Originally Posted by ibirman
, but the wonderful person there offered to meet them with an air compressor. He blew it out, they said a bunch of junk flew out and they have flame, so hopefully all is great, and thanks to the RV place, I don't know which one!
I too never knew the Que had a 3 way fridge. Good to know for the future. The pop up's often had them, they were more an option when towing. The DC option is only to help maintain the fridge, it does not really help bring it down cold or keep it cold a long time. Plus on battery only with no recharging going on, it is not very efficient and draws a lot of power for not a lot of gain.
The gas burner area does get rust build up and carbon buildup on the electrode over time. Both can, when bad enough, prevent the spark at the gas burner from working and you end up with a “Check” light, (flame fault) inside. As Tod said, mud daubers seen to love the scent of gas and build nests in the burner area also. On my son’s popup, the bees plugged the burner tube solid with mud.
If you camp often and use the gas operation frequently, ideally once a season you clean out the rust and look for carbon build up between the electrode and gas burner. This are often never gets looked at, a long time passes. (years) and then the problem shows up. It does not take long for rust to start even if the unit was only used a few time on gas. Once the rust starts, then it will even rust when only on electric.
Not sure of the exact model in your Que, it should look similar to this RM 2652 fridge in the gas burner area that is in many of the Sunlines. Here are some pics and the cleaning process. Yours should have the Dometic recall done, and if so, you will see this sheet metal panel. If yours does not have that panel, then the recall was not done and you need to check the serial numbers to make sure yours would be included. The recall is free and still active, any RV or repair center who handles Dometic can do these.

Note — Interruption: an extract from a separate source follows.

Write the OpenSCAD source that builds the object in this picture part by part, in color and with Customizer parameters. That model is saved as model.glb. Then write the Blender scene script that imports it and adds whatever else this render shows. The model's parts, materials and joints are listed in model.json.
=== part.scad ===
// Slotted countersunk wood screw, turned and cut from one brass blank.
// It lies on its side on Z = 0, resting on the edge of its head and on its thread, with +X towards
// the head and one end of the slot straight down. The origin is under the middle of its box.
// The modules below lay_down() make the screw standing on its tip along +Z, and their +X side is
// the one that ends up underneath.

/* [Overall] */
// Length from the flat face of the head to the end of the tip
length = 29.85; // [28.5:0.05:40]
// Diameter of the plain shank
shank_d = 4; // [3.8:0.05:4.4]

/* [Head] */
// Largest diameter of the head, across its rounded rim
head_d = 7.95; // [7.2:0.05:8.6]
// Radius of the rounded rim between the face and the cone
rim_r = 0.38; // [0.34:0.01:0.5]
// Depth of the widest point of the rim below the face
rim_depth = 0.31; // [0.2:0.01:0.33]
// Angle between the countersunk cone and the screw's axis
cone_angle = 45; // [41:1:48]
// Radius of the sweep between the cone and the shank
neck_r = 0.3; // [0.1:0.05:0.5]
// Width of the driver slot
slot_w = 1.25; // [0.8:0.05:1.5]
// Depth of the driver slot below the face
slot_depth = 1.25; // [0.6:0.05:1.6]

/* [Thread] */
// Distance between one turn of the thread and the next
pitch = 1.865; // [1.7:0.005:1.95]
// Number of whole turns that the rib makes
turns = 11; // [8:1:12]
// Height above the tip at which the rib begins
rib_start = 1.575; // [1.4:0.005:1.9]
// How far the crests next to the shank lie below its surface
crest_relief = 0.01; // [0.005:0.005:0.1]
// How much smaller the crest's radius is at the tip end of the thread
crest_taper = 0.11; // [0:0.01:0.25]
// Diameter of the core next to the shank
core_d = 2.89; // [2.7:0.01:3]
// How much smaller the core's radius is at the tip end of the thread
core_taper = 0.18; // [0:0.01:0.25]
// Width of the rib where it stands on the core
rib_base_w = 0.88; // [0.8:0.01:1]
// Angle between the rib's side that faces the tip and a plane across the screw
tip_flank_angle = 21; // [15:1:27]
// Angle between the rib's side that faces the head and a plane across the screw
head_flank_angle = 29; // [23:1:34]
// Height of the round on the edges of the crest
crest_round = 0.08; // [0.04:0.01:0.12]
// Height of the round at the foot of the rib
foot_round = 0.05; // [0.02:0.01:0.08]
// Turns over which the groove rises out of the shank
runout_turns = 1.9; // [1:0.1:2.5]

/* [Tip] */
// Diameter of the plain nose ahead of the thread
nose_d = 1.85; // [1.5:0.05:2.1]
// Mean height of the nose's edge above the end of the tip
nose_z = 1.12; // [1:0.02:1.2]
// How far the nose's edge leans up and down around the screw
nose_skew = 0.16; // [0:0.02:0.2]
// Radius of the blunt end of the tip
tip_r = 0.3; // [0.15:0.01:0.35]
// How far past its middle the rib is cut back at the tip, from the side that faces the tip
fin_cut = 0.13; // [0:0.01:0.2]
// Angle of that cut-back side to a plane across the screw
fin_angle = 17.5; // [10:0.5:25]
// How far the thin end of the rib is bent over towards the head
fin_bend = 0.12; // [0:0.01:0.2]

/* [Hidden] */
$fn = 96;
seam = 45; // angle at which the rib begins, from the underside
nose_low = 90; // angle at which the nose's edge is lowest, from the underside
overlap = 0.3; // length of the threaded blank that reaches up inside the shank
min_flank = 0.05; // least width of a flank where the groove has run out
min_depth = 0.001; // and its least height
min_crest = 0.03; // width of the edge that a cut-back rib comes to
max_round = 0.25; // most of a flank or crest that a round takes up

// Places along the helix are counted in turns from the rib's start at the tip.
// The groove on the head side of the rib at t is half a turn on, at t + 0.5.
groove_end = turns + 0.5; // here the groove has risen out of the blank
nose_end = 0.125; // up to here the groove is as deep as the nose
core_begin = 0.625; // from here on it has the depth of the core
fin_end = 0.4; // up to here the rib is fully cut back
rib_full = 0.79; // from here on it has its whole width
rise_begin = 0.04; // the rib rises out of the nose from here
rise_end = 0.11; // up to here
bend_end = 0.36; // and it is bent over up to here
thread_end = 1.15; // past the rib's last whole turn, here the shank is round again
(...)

Here is the panel outside over the burner area. These pics are from a normal annual startup cleaning.
Once the panel is removed it looks like this
To the right of the brass gas valve at the bottom of the burner stack, is a small cover with a screw that when removed, you can jiggle, wiggle and tug a little to get the burner cover off. Sometimes the sheet metal from the recall gets in the way and you have to bend it over to get the burner cover off. It then looks like this. There are sheet metal depressions that lock in the cover from moving and they can make it hard and when rust forms to get the cover off. Take care to not bend the cover. With wiggling, and gently tugging it will pivot out of the area.
The one screw holding it on
The cover off
The 2 depression tabs (one on each end on the screw hole side) on the top of the cover that hold the cover in place.
One tab is in the rust and hard to see, but it is there.
Then the dirt/rust. This fridge is not as bad as some I have seen. It all depends how many years went by and the burner never cleaned.
To clean the area, I start with a vacuum first. Great care needs to be taken to “not” blow or force dirt/rust back towards the gas valve. The end of the brass gas valve setup has an orifice (jet) screwed onto it that is precision cut. You do not want to blast any dirt in that direction and do not poke anything in the hole. If you need to use compressed air, blow gently directing the air away from the gas get. Cover the jet with a loose rag helps too.
Here is a close up after cleaning. You can see the brass gas jet with the orifice in it on the left. The electrode has the white porcelain insulator, the gas burner is the tube with the slots in it. Above the gas burner is the flame sensor to tell the flame is burning.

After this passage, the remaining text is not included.